In 1986, she started dating her future husband, Robert Lund. They lived together in an apartment located on 10th Street, and according to Paul Rachman, the Lunds reportedly owned "dozens of roaming pet rats." The couple were married on October 31, 1986, at the NYC Municipal Building with one witness in attendance, their friend Lenny Ferrari. That same year, Lund got an abortion.

Although they never got divorced, Lund and her husband separated in 1997, when Lund moved to Paris where she lived with "her new boyfriend" until her death in 1999.

===Death===
Lund died in Paris on April 16, 1999, of heart failure, due to extended cocaine use, which replaced her long-term heroin use after her move to Paris in 1997. She was 37.

== Legacy ==
In 2007, experimental group Bodega System released the album Blood Pyx. The cover features Lund as photographed by her widower, Robert Lund.

In the early 2000s, American Hardcore director Paul Rachman made two documentary shorts about Lund's life: Zoe XO (2004) and Zoe Rising (2009). In the former short, Robert Lund discusses their relationship, while in the latter Zoë's mother Barbara Lekberg focuses more on her childhood.
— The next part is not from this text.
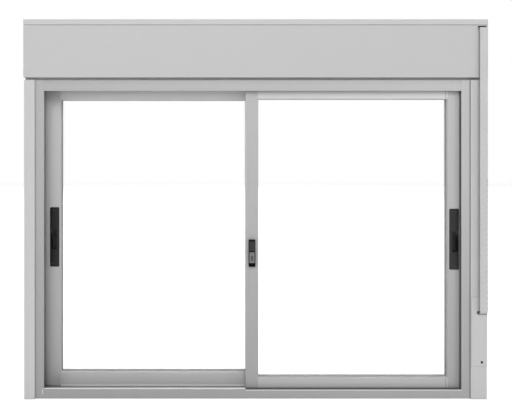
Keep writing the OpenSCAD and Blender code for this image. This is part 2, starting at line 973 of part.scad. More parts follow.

Abel Ferrara said of Lund in a 2012 interview, "Zoë was a brilliant, creative person before the drugs; the drugs just killed her."

==Filmography==

Film
| Year | Title | Role | Notes |
| 1981 | Ms. 45 | Thana | Credited as Zoë Tamerlis |
| 1984 | Special Effects | Andrea Wilcox / Elaine | Credited as Zoe Tamerlis |
| Terror in the Aisles | Thana | Archival footage |
| 1989 | Exquisite Corpses | Belinda Maloney | Credited as Zoë Tamerlis |
| Heavy Petting | Herself | Credited as Zoe Tamerlaine |
| The Houseguest | Marla | Credited as Zoe Tamerlaine |
| 1992 | Bad Lieutenant | Zoe | Writer |
| 1993 | Hot Ticket |  | Director, writer, actress |
| 1994 | Dreamland | Caroline | (final film role) |
Television
| Year | Title | Role | Notes |
| 1985 | Miami Vice | Miranda | 1 episode |
| 1988 | Hothouse | Chickie | 7 episodes |

== Bibliography ==
- Poems (2023) (poetry), 16 pages, bilingual, co-published by Éditions Lutanie (Paris) and Small Press (New York).